I don’t know what it is about the couch in my living room, but whenever I sit here I make realizations that are life changing. A couple months ago in this very spot drinking my coffee I decided that it was time to switch gears professionally – a decision that still has me shocked and scared. But one that I know is right for me.
Today I sit here after learning about the death of a dear friend (whom I have known for almost 30 years), thinking about my girlfriends – those that I have known since I was a kid and those that I have met as an adult – and it hit me, I don’t have a best friend. I don’t have that one special friend that I can call on a moments notice to laugh with or cry with when a friend passes away. I have always had super close friendships but over the years these have changed as lives have gotten busy with work, kids and general life ‘stuff’. I miss just having someone I can always count on.
Update: February 2017…
Not much has changed since the passing of Michelle, I’m still figuring things out and life continues to change – daily.
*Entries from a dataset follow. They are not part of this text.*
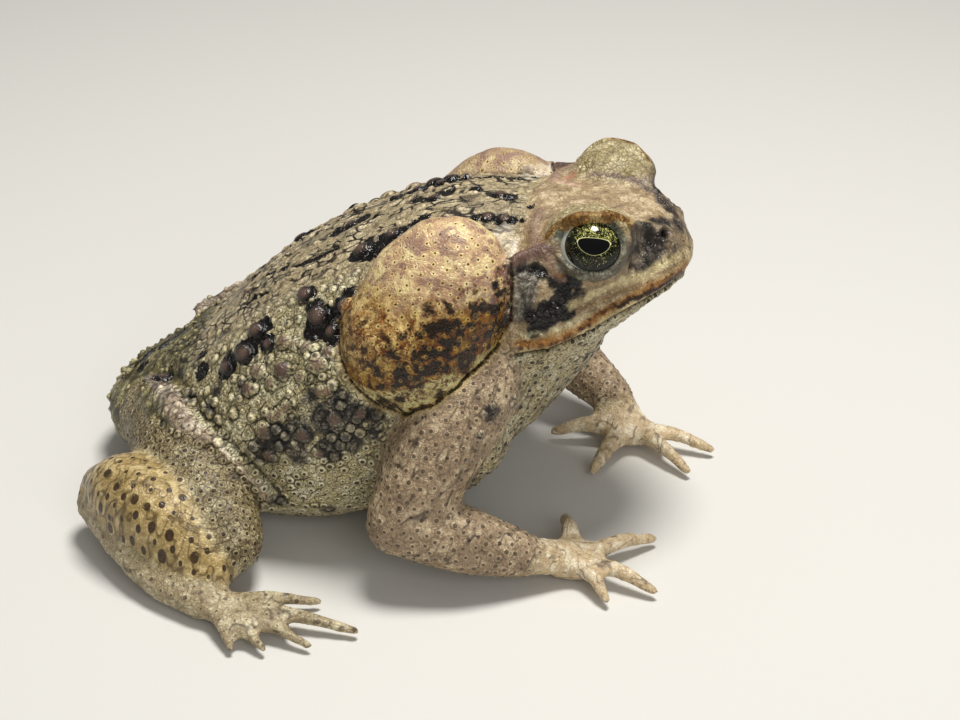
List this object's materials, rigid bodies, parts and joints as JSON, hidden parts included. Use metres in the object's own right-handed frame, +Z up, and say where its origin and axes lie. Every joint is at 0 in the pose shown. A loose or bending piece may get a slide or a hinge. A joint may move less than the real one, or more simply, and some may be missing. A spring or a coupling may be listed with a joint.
{
  "type": "cane toad",
  "caption": "Still, life-size cane toad sitting with its front raised on both arms, hind legs folded, with large glands behind the head and domed warts on the back.",
  "frame": {"origin": "on the floor under the middle of the animal's bounding box", "axes": "+X the way the toad faces, +Y the toad's left, +Z up"},
  "size_m": [0.1608, 0.1706, 0.0904],
  "materials": {
    "skin": "painted resin, satin, warty",
    "pale_skin": "painted resin, satin, granular",
    "gland": "painted resin, half gloss, pitted",
    "limb_skin": "painted resin, satin, spotted",
    "ear_drum": "painted resin, satin",
    "eye": "clear gloss over a dark iris with gold flecks"
  },
  "bodies": {
    "root": {"head": "skin", "lower_jaw": "pale_skin", "eye_right": "eye", "eye_left": "eye", "tympanum_right": "ear_drum", "tympanum_left": "ear_drum", "parotoid_right": "gland", "parotoid_left": "gland", "torso": "skin", "upper_arm_right": "limb_skin", "upper_arm_left": "limb_skin", "forearm_right": "limb_skin", "forearm_left": "limb_skin", "hand_right": "limb_skin", "hand_left": "limb_skin", "thigh_right": "limb_skin", "thigh_left": "limb_skin", "shank_right": "limb_skin", "shank_left": "limb_skin", "foot_right": "limb_skin", "foot_left": "limb_skin"}
  },
  "joints": []
}
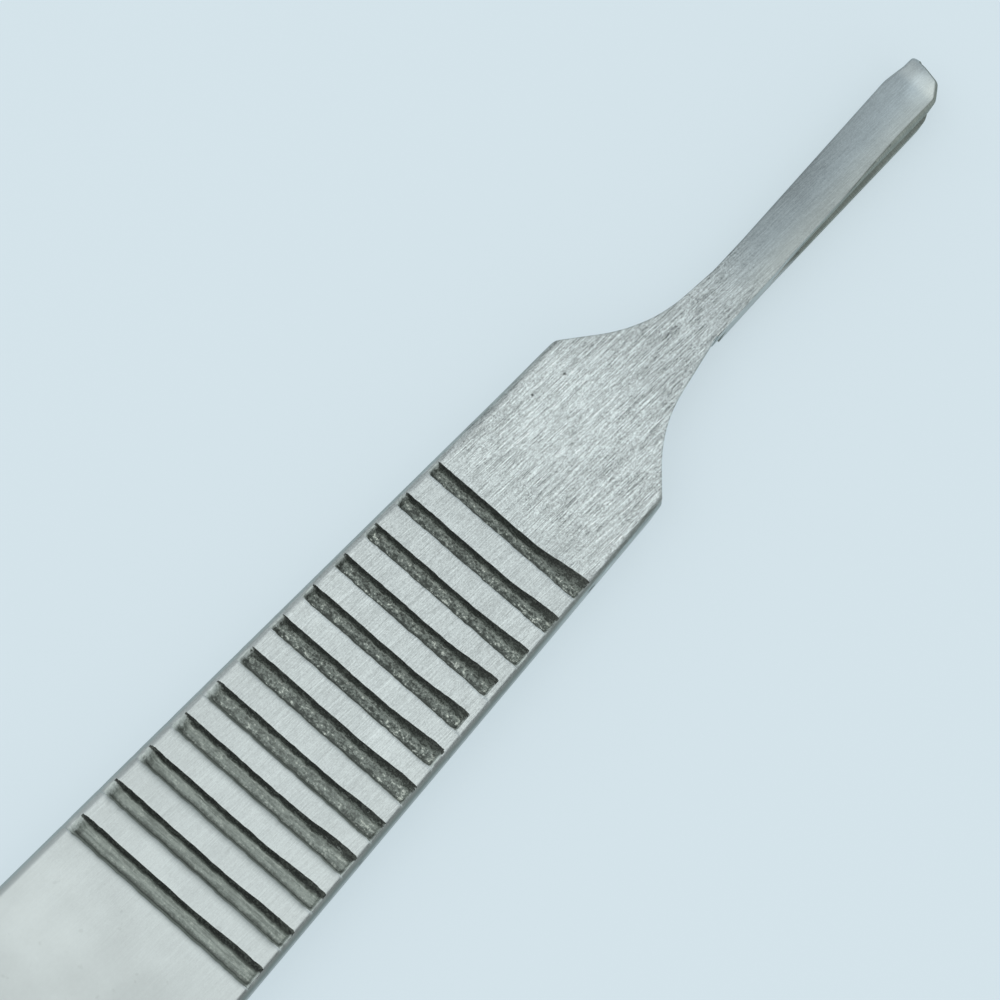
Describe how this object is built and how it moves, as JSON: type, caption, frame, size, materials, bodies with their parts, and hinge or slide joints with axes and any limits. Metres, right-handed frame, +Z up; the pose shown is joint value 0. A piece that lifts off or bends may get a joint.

But the one thing that has changed is me and the way I am choosing to live. I have gone back to living in the present – making choices that are creating an intentional life. So while I may not have ONE best friend, I have the right number of really, really great friends that I can count on, no matter what. And you know what, they can ALWAYS count on me too. That is what a best friend is. And who says you need just one.
Oh, and I figured out why best friends are like daisies… it’s because the more you pick the happier you’ll be!